● **MATERIAL**
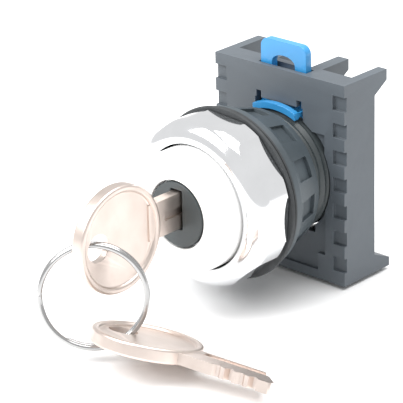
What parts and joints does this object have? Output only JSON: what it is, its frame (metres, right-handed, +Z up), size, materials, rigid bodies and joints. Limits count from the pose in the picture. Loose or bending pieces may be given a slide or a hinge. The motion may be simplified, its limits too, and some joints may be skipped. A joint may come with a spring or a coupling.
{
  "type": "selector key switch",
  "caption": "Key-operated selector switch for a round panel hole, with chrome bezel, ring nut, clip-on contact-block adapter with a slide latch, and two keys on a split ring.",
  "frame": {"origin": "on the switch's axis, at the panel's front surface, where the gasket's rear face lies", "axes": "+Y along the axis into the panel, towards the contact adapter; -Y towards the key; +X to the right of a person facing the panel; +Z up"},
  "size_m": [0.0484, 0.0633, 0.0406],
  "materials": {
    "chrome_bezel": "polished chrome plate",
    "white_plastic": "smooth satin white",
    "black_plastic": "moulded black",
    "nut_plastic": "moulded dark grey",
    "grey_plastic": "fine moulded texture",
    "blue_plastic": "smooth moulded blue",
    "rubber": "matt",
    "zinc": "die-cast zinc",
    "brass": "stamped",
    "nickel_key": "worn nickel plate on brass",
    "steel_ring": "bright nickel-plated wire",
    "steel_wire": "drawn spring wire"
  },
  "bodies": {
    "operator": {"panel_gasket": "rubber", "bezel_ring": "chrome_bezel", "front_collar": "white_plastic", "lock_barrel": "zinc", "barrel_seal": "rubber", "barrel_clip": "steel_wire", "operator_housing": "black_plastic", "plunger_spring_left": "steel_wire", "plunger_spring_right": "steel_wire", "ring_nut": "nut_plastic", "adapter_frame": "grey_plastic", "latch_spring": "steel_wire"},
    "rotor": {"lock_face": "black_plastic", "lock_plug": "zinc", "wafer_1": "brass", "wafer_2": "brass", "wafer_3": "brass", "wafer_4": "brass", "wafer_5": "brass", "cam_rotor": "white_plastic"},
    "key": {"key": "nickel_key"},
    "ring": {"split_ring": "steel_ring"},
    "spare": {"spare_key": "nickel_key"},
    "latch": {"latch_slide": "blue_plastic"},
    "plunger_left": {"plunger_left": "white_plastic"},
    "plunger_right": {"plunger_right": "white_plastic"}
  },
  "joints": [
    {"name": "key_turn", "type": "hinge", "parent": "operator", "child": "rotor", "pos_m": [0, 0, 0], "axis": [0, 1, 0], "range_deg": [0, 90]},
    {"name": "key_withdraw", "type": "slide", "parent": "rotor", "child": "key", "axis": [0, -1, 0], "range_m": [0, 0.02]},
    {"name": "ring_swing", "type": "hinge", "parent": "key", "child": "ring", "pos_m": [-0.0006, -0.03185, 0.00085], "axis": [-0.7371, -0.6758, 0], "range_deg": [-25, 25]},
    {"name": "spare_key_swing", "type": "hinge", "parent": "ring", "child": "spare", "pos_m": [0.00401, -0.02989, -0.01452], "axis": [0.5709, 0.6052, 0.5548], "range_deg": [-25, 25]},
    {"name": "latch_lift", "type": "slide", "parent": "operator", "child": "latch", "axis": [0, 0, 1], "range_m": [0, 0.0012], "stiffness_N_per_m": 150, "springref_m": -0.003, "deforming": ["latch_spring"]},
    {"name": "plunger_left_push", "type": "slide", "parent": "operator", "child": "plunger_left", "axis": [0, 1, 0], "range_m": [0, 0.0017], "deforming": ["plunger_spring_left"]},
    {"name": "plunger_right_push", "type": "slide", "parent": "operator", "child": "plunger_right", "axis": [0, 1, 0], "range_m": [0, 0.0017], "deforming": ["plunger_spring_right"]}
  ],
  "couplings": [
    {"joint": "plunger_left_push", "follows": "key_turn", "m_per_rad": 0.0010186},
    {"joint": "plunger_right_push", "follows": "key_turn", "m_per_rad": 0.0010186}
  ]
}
==
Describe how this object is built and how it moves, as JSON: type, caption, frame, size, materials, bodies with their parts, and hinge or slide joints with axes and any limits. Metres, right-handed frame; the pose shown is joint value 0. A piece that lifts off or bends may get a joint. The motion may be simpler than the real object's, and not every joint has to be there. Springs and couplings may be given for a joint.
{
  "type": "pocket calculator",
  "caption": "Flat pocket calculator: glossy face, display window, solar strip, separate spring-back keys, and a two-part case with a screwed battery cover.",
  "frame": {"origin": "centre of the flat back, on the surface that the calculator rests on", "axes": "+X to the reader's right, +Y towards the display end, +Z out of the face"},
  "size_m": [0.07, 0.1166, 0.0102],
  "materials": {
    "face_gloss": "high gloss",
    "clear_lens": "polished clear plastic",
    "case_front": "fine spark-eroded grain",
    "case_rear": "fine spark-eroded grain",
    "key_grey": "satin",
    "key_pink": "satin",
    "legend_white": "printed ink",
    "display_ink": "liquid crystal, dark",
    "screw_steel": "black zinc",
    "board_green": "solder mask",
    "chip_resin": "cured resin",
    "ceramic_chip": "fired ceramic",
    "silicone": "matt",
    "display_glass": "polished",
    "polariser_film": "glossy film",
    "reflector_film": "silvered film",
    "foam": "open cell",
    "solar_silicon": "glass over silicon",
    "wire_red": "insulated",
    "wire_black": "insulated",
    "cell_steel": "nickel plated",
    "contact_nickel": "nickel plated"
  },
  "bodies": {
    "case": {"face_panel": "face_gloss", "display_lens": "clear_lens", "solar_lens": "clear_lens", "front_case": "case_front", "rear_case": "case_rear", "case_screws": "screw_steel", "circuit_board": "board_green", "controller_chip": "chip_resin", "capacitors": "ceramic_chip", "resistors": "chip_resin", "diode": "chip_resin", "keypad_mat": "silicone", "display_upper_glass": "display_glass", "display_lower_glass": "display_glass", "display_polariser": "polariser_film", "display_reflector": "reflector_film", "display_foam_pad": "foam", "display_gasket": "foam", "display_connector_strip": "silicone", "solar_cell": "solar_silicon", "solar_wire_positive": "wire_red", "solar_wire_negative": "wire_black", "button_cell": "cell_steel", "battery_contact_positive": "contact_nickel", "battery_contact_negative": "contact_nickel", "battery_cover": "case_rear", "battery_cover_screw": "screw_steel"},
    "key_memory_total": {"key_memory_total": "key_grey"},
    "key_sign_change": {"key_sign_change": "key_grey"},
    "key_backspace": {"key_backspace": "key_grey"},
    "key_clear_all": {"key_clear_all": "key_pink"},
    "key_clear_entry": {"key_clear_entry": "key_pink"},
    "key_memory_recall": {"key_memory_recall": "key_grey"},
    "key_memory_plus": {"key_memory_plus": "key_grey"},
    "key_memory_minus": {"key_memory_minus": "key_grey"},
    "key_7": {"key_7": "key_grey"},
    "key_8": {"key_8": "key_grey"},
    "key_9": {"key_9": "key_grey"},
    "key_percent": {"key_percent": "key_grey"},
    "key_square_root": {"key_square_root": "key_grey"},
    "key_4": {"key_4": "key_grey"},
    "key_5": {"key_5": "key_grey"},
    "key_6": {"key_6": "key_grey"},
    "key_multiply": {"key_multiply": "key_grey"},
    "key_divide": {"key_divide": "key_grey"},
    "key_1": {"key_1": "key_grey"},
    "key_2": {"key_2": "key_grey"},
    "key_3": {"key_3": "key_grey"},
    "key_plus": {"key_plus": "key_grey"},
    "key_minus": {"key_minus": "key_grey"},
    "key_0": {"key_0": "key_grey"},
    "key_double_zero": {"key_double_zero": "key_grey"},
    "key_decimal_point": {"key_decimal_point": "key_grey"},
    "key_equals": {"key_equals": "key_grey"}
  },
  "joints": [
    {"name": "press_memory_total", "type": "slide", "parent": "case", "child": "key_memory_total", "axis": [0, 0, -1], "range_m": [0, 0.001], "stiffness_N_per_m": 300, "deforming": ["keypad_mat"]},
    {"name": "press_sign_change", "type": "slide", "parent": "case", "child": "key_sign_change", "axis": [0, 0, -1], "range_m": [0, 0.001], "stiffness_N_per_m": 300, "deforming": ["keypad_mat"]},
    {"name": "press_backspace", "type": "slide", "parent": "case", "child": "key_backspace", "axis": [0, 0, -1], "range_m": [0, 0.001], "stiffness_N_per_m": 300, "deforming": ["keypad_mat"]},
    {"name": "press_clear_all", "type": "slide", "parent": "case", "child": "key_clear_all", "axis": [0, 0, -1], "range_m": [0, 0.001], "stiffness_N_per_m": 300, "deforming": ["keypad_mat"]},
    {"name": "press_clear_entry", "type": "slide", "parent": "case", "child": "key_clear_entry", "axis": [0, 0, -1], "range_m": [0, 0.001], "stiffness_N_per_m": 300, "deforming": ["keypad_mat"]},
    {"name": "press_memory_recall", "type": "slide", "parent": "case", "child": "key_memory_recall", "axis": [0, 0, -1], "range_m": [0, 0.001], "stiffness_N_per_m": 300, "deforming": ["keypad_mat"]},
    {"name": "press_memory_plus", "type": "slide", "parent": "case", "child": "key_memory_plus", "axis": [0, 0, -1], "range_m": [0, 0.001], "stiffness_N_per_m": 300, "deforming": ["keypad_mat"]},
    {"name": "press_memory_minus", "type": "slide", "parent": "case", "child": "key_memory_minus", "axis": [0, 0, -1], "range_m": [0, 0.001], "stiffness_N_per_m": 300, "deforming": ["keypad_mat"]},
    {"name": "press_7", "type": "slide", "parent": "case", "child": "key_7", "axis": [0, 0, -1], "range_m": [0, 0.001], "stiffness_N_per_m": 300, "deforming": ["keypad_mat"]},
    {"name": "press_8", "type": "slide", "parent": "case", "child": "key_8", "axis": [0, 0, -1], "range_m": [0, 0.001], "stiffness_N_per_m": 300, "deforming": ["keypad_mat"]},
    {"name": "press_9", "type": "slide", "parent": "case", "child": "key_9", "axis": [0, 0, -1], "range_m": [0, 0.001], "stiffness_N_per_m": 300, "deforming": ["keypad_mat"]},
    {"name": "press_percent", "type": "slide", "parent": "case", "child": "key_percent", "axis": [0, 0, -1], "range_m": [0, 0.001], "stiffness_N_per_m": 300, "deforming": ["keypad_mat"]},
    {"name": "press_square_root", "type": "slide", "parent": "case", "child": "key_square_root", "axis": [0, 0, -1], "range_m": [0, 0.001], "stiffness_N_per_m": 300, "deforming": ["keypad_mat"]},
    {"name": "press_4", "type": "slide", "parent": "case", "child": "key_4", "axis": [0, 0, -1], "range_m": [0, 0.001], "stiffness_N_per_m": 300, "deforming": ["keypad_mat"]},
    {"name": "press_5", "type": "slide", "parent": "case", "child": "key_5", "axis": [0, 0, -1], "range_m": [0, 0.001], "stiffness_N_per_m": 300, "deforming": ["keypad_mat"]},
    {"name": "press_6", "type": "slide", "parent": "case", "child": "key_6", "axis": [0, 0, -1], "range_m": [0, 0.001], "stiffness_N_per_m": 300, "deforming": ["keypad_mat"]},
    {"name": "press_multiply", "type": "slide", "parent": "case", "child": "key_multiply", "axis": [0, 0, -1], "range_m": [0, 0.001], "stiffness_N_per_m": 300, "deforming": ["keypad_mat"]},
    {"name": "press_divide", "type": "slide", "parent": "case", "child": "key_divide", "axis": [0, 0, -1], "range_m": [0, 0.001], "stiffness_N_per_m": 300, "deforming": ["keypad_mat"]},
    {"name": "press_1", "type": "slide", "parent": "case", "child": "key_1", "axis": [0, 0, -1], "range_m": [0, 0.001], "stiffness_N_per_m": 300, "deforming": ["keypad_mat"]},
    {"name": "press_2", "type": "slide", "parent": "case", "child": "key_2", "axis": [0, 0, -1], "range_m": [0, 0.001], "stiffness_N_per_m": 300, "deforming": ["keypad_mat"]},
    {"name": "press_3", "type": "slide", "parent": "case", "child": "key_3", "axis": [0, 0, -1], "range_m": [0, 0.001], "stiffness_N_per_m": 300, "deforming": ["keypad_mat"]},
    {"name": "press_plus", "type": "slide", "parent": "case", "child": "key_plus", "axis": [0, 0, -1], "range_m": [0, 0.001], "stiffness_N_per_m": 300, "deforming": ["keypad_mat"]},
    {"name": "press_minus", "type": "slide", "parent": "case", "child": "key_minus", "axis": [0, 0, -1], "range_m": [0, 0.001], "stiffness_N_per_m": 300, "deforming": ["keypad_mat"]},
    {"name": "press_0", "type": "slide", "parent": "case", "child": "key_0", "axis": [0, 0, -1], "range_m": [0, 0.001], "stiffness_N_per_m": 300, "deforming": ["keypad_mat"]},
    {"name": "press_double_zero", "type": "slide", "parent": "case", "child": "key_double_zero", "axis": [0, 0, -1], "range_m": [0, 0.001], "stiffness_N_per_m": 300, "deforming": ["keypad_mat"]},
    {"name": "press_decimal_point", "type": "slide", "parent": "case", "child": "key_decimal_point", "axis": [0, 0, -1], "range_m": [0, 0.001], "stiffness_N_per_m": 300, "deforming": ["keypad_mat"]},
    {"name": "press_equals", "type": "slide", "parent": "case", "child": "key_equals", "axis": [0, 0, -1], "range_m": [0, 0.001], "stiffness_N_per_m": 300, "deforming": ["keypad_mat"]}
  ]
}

● **EXERCISE REQUIREMENTS**
Scan the material line by line and report each one that contains "JSON".

● **ANSWER TO THIS EXERCISE**
What parts and joints does this object have? Output only JSON: what it is, its frame (metres, right-handed, +Z up), size, materials, rigid bodies and joints. Limits count from the pose in the picture. Loose or bending pieces may be given a slide or a hinge. The motion may be simplified, its limits too, and some joints may be skipped. A joint may come with a spring or a coupling.
Describe how this object is built and how it moves, as JSON: type, caption, frame, size, materials, bodies with their parts, and hinge or slide joints with axes and any limits. Metres, right-handed frame; the pose shown is joint value 0. A piece that lifts off or bends may get a joint. The motion may be simpler than the real object's, and not every joint has to be there. Springs and couplings may be given for a joint.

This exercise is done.